Today, App.net launched its freemium model to the world, allowing paid users to invite people to sign-up for free App.net accounts. The launch caught many people by surprise, me included, since the original idea behind the social networking platform was to build out a network that focused solely on the user and wasn’t beholden to advertisers.
Now if you’re not going to use advertising, typically you need to sell something, so that’s what App.net did. In an effort to build a sustainable business, App.net first charged people $50/year, then when the initial infatuation with the service wore off, they lowered it to $36/year. The problem as it appears is that even that didn’t work. App.net traffic has been declining steadily since the Kickstarter campaign ended, leading me to question whether or not people would renew their subscriptions when the time came.

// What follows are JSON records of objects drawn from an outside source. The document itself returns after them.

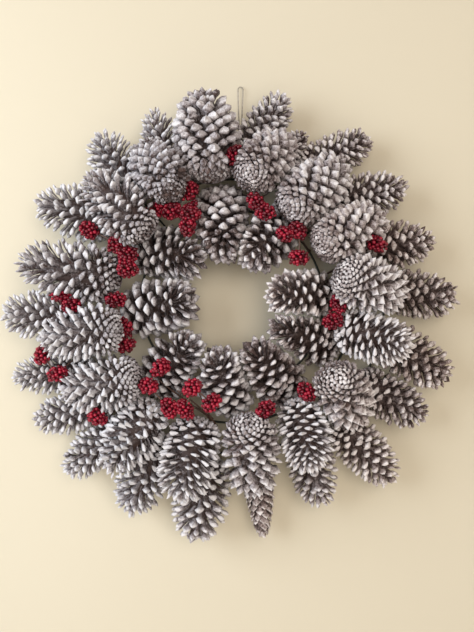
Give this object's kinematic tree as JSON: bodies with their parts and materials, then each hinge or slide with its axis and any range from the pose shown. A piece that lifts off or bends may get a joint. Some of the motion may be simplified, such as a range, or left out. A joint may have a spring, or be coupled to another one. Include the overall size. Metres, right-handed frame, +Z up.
{
  "type": "pinecone wreath",
  "caption": "Round hanging wreath of whitened pine cones laid in three layers round an open middle, with sprays of small red berries, on a wire ring frame with a thin hanging loop.",
  "frame": {"origin": "top of the inside of the hanging loop, where the wreath is carried", "axes": "+Z up, +X to the right of someone who faces the wreath, -Y toward that viewer; the flat back of the frame faces +Y"},
  "size_m": [0.5861, 0.1334, 0.5894],
  "materials": {
    "cone": "dry, rough, whitened at the scale ends",
    "berry": "glossy crimson berries on dark stems",
    "frame": "dark green-black coated wire",
    "loop": "thin grey wire"
  },
  "bodies": {
    "root": {"outer_cone_01": "cone", "outer_cone_02": "cone", "outer_cone_03": "cone", "outer_cone_04": "cone", "outer_cone_05": "cone", "outer_cone_06": "cone", "outer_cone_07": "cone", "outer_cone_08": "cone", "outer_cone_09": "cone", "outer_cone_10": "cone", "outer_cone_11": "cone", "outer_cone_12": "cone", "outer_cone_13": "cone", "outer_cone_14": "cone", "outer_cone_15": "cone", "outer_cone_16": "cone", "outer_cone_17": "cone", "outer_cone_18": "cone", "outer_cone_19": "cone", "outer_cone_20": "cone", "inner_cone_01": "cone", "inner_cone_02": "cone", "inner_cone_03": "cone", "inner_cone_04": "cone", "inner_cone_05": "cone", "inner_cone_06": "cone", "inner_cone_07": "cone", "inner_cone_08": "cone", "inner_cone_09": "cone", "front_cone_01": "cone", "front_cone_02": "cone", "front_cone_03": "cone", "front_cone_04": "cone", "front_cone_05": "cone", "front_cone_06": "cone", "front_cone_07": "cone", "front_cone_08": "cone", "front_cone_09": "cone", "front_cone_10": "cone", "front_cone_11": "cone", "front_cone_12": "cone", "front_cone_13": "cone", "front_cone_14": "cone", "front_cone_15": "cone", "front_cone_16": "cone", "berry_spray_01": "berry", "berry_spray_02": "berry", "berry_spray_03": "berry", "berry_spray_04": "berry", "berry_spray_05": "berry", "berry_spray_06": "berry", "berry_spray_07": "berry", "berry_spray_08": "berry", "berry_spray_09": "berry", "berry_spray_10": "berry", "berry_spray_11": "berry", "berry_spray_12": "berry", "berry_spray_13": "berry", "wire_frame": "frame", "hanging_loop": "loop"}
  },
  "joints": []
}
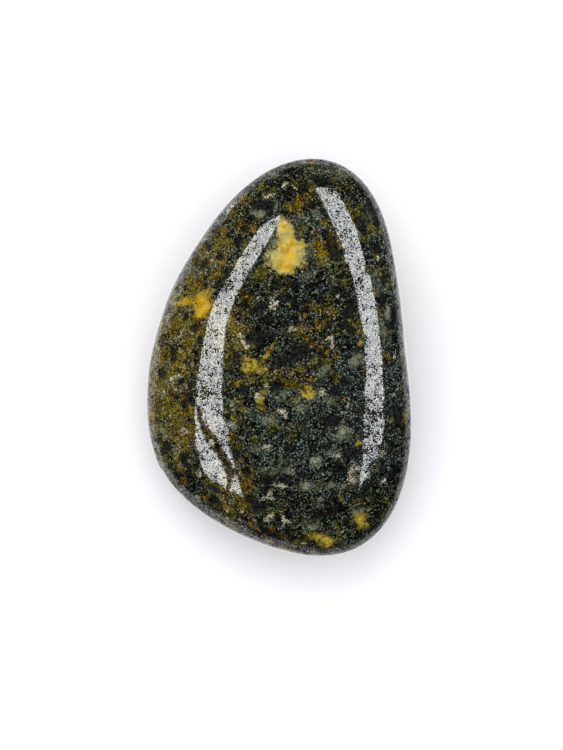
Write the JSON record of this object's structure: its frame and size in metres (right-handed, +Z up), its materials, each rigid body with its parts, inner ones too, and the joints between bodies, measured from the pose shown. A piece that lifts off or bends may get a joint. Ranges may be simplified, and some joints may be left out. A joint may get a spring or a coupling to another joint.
{
  "type": "palm stone",
  "caption": "Smooth egg-shaped pebble of polished spotted dolerite that fits the palm and rests on a small flat spot.",
  "frame": {"origin": "under the middle of the bounding box, at the height of the flat spot that the stone rests on", "axes": "+Z up, +Y along the stone's length towards its narrow end, +X across it"},
  "size_m": [0.0436, 0.0652, 0.0212],
  "materials": {
    "bluestone": "polished"
  },
  "bodies": {
    "root": {"palm_stone": "bluestone"}
  },
  "joints": []
}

But now, the company has dropped this whole freemium thing in our laps. I never got the memo, and its certainly not why I signed up for App.net originally. I thought everyone would have to pay to get in, it’s sort of like a final club, you know–it would be exclusive (to quote The Social Network movie). But no, in the blog post by Dalton Caldwell today, that all changed. Dalton wrote [emphasis my own], “Although App.net has had only paid account tiers thus far, we initially conceived of App.net as a freemium service. It took some time to get to this point, but we are now ready to make this vision a reality.”
Again, that’s not what I remember from reading the original marketing materials.
Regardless, now paid members can invite new people to App.net and they can sign-up for free (with limitations) to a service that was once paid-only. So why isn’t anyone angry about this? Well, to be honest, I think it has to do with the fact that the service has been so “dead” for so long now. People just aren’t using it. By inviting people, you get more of your friends on the site and therefore are more likely to use it (at least, I’m thinking that is what App.net hopes). You have to figure that the people who already paid for the service just want to get the most value from it, so if that means inviting friends who can sign-up for free then so be it.
At least that’s why I’m not angry about the freemium announcement, and because of the news of free accounts, the service experienced a huge influx of usage today, so much so that they had to roll out performance improvements and fixes.
Will the traffic stay this time? It’s hard to tell. I hate to see companies fail, so I’m hoping App.net succeeds here, but it’s really anyone’s guess.
My subscription isn’t up until March 2014 (the first subscribers will see their subscription up for renewal in April 2014), so there’s still plenty of time for App.net to turn it around. Let’s just hope it can.